Net returns for $3.55/bu. corn
At a $3.55 corn price, ARC makes payments of $83/acre in 2012, $77 in 2014, $70 in 2015, and $0 in 2016 (see Panel D of Table 1). Net returns are -$45/acre in 2013, -$44 in 2014, -$44 in 2015, and -$107 in 2016.
In general, returns to corn and soybean farms have been above average in recent years because of relatively high corn prices. USDA reports average national prices at $5.24/bu. for the 2010 marketing year and projected $6.10 for the 2011 market year. Given recent increases in production and land costs, a $4.50 corn price will result in much lower returns than 2010 and 2011 prices. Prices below $4 will result in losses for corn production.
ARC will provide payments that cushion low revenues. ARC payments will not cover the entire decline in revenue because of the structure of the ARC program; hence, losses are possible with ARC. This occurs because ARC will not make payments until revenue has declined 11% from its benchmark revenue, then only a portion of the losses will be covered for the next 10% decline in revenue.

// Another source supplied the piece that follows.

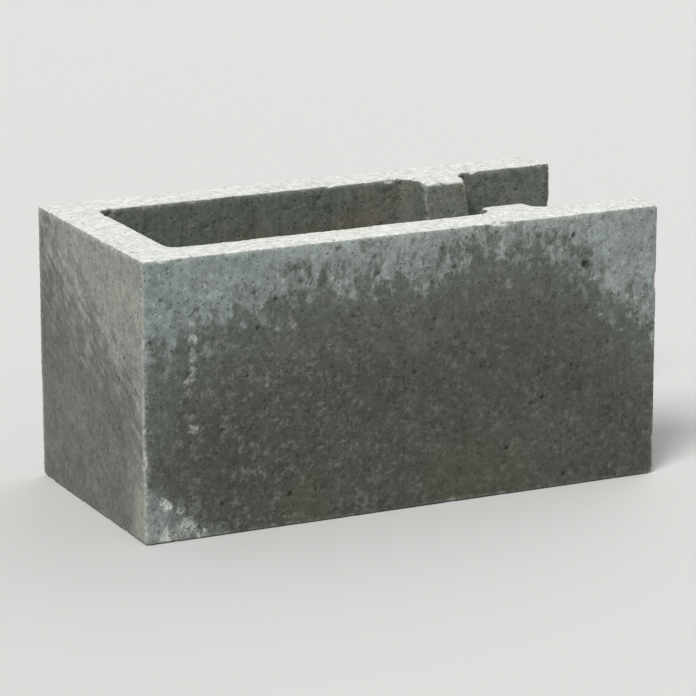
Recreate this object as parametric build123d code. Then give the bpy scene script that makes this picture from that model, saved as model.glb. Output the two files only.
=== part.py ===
from build123d import *
from math import radians, tan
import os

# Concrete formwork block with one closed end and one open end, cast as one piece.
# Its length runs along X with the closed end at -X, its face shells are at -Y and +Y,
# and it stands on its lower bed with the origin in the middle of that bed.

# Overall sizes
length = 500.0
width = 240.0
height = 250.0

# Walls, measured at the upper bed, where the cores leave them thinnest
face_shell = 40.0
end_wall = 43.0
web = 44.0
web_setback = 125.0  # open end to the middle of the web

# Cores, which lean so that the fresh block slips off them
core_draft = 0.5  # degrees from upright
wall_corner = 7.0  # radius of the upright corners beside the end wall
web_haunch = 16.0  # radius of the upright corners beside the web

# Saddle in the top of the web, a rounded trough from the long chamber to the open bay
saddle_depth = 60.0
saddle_shelf = 18.0  # level strip beside each face shell, a little past the haunch
saddle_flank = 15.0  # degrees from upright
saddle_crown = 10.0  # radius from the shelf into the flank
saddle_root = 20.0  # radius from the flank into the floor

# Radius of every sharp outward edge
arris = 2.5

# How far a cutting shape runs past the face that it opens, and how close counts as on a face
overrun = 10.0
touch = 0.01

# What follows from the sizes above
closed_end = -length / 2
open_end = length / 2
web_middle = open_end - web_setback
chamber_width = width - 2 * face_shell
core_lean = height * tan(radians(core_draft))


def core(start, end, start_radius, end_radius):
    """One core between two places along X, rounded in plan and narrower towards the lower bed."""
    plan = Pos((start + end) / 2, 0) * Rectangle(end - start, chamber_width)
    plan = fillet(plan.vertices().group_by(Axis.X)[0], start_radius)
    if end_radius:
        plan = fillet(plan.vertices().group_by(Axis.X)[-1], end_radius)
    return extrude(Pos(0, 0, height) * plan, amount=-height, taper=core_draft)


def long_chamber():
    """The closed chamber, from the end wall to the web."""
    return core(closed_end + end_wall, web_middle - web / 2, wall_corner, web_haunch)


def open_bay():
    """The bay from the web out through the open end."""
    return core(web_middle + web / 2, open_end + core_lean + overrun, web_haunch, 0)


def saddle():
    """The trough across the web, rounded over its crowns and into its roots."""
    turn = tan(radians((90 - saddle_flank) / 2))
    crown_half = chamber_width / 2 - saddle_shelf - saddle_crown * turn
    floor_half = crown_half - saddle_depth * tan(radians(saddle_flank))
    floor = height - saddle_depth
    outline = Polyline(
        (-chamber_width / 2, height + overrun),
        (-chamber_width / 2, height),
        (-crown_half, height),
        (-floor_half, floor),
        (floor_half, floor),
        (crown_half, height),
        (chamber_width / 2, height),
        (chamber_width / 2, height + overrun),
        close=True,
    )
    section = make_face(outline)
    corners = section.vertices()
    crowns = [v for v in corners if abs(v.Y - height) < touch and abs(v.X) < chamber_width / 2 - touch]
    section = fillet(crowns, saddle_crown)
    section = fillet(section.vertices().group_by(Axis.Y)[0], saddle_root)
    run = web + 2 * (core_lean + web_haunch)
    return Pos(web_middle - run / 2, 0) * extrude(Plane.YZ * section, amount=run)


def is_arris(edge):
    """Whether an edge is a sharp one of a bed or an end. The saddle's run on from the upper bed's."""
    middle = edge.center()
    on_bed = middle.Z < touch or middle.Z > height - touch
    on_end = abs(middle.X) > length / 2 - touch
    over_web = abs(middle.X - web_middle) < touch and abs(middle.Y) < chamber_width / 2
    return (on_bed or on_end) and not over_web


def formwork_block():
    """The whole cast block."""
    block = Box(length, width, height, align=(Align.CENTER, Align.CENTER, Align.MIN))
    block -= long_chamber()
    block -= open_bay()
    block -= saddle()
    return fillet(block.edges().filter_by(is_arris), arris)


os.makedirs("parts", exist_ok=True)
export_step(formwork_block(), "parts/formwork_block.step")
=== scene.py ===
import math
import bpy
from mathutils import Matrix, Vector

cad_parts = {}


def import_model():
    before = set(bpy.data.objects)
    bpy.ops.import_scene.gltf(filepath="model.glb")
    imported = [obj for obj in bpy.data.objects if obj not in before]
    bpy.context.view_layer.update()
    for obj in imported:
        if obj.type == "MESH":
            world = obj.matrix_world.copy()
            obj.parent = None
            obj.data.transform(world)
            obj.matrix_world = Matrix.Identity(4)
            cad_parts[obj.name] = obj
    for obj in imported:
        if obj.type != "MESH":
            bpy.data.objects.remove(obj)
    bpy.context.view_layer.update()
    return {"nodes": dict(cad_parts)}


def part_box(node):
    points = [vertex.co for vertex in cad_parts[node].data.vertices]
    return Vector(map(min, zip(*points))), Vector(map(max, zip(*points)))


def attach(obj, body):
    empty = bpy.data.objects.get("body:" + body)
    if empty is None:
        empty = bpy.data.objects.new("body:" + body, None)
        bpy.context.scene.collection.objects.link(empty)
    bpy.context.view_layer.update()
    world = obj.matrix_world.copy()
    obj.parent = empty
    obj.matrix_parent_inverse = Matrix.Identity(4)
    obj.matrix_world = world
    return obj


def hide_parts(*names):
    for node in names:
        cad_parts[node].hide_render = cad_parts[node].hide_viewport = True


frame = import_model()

from types import SimpleNamespace

import bmesh
import bpy
from mathutils import Vector

# The concrete block stands on its lower bed, with the closed end at -X and the shown face at -Y.
block_low, block_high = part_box("formwork_block")
length, width, height = block_high - block_low

# Mesh of the cast surface
casting_cell = 0.0014
casting_triangles = 186000

# Wear and relief of the cast surface. Radii and depths are in metres, but a chip and the arris wear
# are shares of how far the blurred shape lies inside the sharp one.
casting_sizes = {
    "Arris wear": 0.40,
    "Chip depth": 1.7,
    "Chips a metre": 48.0,
    "Pits a square metre": 420.0,
    "Smallest pit": 0.0012,
    "Largest pit": 0.0034,
    "Voids a metre": 125.0,
    "Void depth": 0.0013,
    "Grain depth": 0.00028,
    "Waviness": 0.0005,
    "Seed": 7,
}
blur_steps = 16
arris_bulge = 0.0001, 0.0006  # how far inside the blurred shape lies where wear begins and is full
full_wear = 0.0012  # the move that the mask of the wear shows in full
pit_floor = 0.35  # share of a pit's radius
pit_depth = 0.75  # share of a pit's radius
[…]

If a string of low prices over several years occurs, ARC will make larger payments in the beginning years. These payments then will decline through time. These payments will allow farmers to adjust to lower prices. Moreover, costs likely would adjust down to a lower price. For example, cash rents likely would decline in an extended period of low prices occur. Hence, ARC can be viewed as a transition program designed to aid farmers by cushioning revenue from market changes, ARC will not establish a permanent level of support around a specific price or revenue.